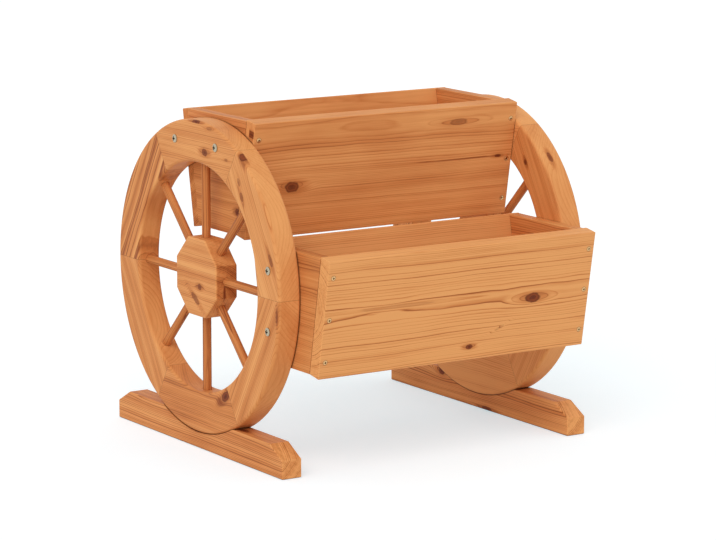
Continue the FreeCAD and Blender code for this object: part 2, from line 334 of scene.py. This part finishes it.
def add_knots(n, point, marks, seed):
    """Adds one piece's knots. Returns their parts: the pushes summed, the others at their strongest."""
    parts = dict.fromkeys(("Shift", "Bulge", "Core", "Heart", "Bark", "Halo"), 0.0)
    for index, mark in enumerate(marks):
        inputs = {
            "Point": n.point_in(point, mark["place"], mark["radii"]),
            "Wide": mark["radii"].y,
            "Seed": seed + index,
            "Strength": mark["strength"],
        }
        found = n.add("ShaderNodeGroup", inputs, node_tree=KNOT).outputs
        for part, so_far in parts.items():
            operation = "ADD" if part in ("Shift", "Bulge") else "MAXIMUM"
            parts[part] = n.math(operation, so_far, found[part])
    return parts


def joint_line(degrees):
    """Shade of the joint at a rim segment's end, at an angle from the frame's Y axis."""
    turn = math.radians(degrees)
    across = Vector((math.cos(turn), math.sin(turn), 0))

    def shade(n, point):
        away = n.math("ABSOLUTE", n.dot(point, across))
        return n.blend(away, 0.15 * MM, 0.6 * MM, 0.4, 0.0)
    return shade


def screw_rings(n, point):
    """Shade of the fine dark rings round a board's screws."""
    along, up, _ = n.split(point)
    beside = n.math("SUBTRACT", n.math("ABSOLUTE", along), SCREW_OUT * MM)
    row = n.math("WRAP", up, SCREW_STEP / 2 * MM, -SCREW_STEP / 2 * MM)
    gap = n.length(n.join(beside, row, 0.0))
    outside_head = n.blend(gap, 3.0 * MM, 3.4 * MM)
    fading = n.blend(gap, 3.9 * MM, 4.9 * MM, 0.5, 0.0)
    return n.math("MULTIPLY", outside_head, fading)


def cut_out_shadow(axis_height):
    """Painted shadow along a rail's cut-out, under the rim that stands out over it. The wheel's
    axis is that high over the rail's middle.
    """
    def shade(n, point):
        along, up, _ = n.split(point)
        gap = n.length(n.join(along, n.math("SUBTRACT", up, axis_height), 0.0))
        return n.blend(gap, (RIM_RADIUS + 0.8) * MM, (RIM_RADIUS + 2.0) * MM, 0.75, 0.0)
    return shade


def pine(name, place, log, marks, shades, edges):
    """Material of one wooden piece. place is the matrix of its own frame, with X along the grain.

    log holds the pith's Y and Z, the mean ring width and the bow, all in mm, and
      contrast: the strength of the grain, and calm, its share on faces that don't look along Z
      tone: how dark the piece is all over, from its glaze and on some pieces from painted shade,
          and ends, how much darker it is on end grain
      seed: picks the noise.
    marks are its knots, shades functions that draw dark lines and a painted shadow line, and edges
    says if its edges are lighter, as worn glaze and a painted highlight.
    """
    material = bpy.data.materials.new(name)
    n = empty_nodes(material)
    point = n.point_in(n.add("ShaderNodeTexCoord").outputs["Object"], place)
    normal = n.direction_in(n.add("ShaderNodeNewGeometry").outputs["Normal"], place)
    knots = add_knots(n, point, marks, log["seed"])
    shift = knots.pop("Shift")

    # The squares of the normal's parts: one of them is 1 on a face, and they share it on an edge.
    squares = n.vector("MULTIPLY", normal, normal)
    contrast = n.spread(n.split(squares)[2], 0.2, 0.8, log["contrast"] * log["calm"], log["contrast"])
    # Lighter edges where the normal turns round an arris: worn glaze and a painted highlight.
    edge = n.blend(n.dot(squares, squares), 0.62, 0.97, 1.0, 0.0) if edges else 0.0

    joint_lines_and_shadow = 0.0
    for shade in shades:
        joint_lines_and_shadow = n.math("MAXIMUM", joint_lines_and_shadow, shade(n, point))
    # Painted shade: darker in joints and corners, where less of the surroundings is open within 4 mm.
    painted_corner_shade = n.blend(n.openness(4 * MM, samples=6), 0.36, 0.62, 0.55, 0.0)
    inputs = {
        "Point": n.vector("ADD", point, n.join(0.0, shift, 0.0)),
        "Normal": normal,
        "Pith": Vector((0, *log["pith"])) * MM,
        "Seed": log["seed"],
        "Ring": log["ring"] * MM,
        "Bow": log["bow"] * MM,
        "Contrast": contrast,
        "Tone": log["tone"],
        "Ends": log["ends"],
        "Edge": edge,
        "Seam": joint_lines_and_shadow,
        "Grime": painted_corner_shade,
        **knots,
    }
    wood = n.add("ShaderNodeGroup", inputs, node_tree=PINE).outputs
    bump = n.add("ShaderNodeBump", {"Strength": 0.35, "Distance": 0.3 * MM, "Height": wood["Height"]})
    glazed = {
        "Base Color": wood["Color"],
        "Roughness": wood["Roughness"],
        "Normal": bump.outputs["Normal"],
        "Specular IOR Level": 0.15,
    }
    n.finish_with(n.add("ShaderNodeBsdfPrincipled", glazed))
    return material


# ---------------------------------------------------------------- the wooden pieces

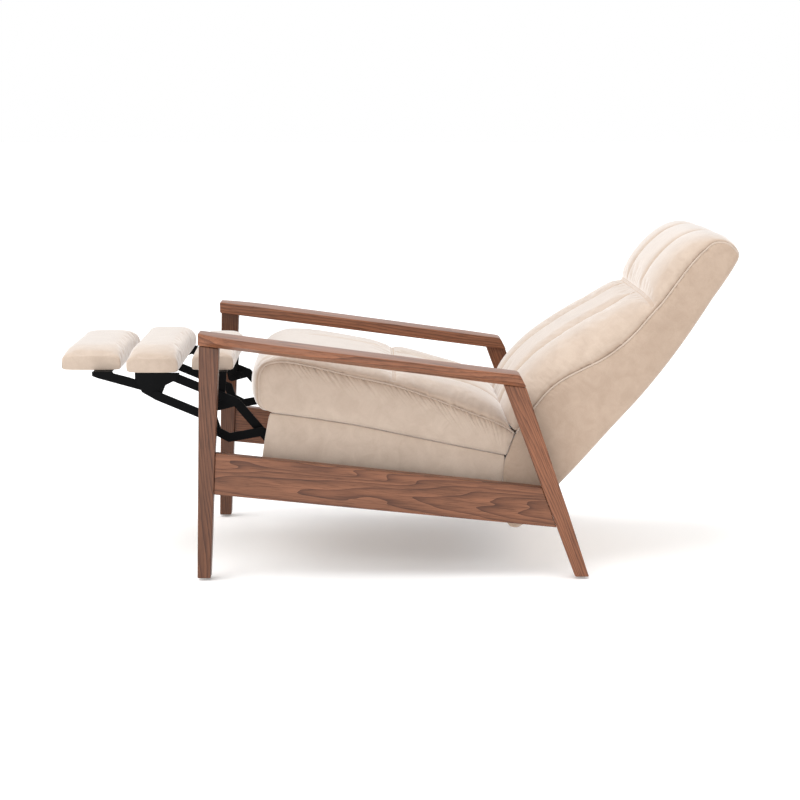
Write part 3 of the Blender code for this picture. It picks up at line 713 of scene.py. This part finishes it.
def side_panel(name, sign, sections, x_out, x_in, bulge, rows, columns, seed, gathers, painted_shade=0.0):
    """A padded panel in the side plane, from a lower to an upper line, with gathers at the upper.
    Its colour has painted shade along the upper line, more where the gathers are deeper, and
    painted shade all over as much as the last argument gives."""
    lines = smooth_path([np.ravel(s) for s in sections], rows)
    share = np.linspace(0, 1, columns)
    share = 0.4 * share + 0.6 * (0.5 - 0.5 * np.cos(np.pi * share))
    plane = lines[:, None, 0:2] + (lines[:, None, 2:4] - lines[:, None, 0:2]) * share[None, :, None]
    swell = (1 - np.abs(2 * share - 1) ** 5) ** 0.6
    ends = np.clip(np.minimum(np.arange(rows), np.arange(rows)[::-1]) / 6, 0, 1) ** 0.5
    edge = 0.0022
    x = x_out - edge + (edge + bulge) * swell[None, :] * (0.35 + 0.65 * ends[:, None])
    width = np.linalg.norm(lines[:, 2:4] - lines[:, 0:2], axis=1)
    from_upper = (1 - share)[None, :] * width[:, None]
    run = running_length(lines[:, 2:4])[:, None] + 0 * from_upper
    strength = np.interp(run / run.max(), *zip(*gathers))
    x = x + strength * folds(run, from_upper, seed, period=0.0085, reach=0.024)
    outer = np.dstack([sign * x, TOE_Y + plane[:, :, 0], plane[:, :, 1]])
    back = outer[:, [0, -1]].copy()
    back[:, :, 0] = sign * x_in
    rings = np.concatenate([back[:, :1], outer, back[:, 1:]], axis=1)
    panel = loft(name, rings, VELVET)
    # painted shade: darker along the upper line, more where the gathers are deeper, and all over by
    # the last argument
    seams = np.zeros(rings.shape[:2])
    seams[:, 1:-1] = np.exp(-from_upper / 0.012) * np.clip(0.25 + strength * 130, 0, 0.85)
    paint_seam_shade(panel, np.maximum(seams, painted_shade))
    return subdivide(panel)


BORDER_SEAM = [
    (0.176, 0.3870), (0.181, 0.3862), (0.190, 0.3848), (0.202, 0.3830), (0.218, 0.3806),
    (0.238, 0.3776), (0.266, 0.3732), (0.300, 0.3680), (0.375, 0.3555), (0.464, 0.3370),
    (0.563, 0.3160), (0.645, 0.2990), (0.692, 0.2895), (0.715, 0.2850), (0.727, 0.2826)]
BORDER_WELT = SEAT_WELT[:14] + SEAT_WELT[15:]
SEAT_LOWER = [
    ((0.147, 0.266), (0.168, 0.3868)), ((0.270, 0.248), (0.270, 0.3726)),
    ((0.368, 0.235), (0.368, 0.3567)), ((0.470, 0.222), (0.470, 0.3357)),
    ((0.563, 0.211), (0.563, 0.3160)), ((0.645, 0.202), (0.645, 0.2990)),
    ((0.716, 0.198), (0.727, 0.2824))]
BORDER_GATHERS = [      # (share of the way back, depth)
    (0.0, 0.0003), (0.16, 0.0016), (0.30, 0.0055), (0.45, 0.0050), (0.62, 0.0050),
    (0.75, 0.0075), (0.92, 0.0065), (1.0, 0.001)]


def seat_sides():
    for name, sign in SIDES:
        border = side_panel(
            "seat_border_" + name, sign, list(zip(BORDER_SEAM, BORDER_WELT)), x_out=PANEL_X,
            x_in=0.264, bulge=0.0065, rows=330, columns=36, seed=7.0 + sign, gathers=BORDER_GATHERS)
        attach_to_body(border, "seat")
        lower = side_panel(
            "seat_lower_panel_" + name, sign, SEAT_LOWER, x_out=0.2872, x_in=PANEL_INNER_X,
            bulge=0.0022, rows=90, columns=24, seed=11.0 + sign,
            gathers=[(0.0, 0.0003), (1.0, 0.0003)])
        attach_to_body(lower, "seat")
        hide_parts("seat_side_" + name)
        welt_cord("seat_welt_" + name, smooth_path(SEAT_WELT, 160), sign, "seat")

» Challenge
From the first line of the records above to the line that contains "return parts", quote each line exactly.

» Response to this exercise
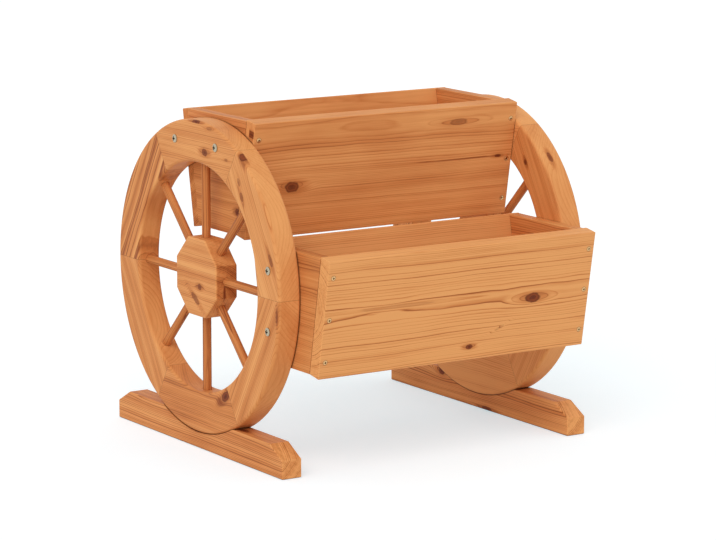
Continue the FreeCAD and Blender code for this object: part 2, from line 334 of scene.py. This part finishes it.
def add_knots(n, point, marks, seed):
    """Adds one piece's knots. Returns their parts: the pushes summed, the others at their strongest."""
    parts = dict.fromkeys(("Shift", "Bulge", "Core", "Heart", "Bark", "Halo"), 0.0)
    for index, mark in enumerate(marks):
        inputs = {
            "Point": n.point_in(point, mark["place"], mark["radii"]),
            "Wide": mark["radii"].y,
            "Seed": seed + index,
            "Strength": mark["strength"],
        }
        found = n.add("ShaderNodeGroup", inputs, node_tree=KNOT).outputs
        for part, so_far in parts.items():
            operation = "ADD" if part in ("Shift", "Bulge") else "MAXIMUM"
            parts[part] = n.math(operation, so_far, found[part])
    return parts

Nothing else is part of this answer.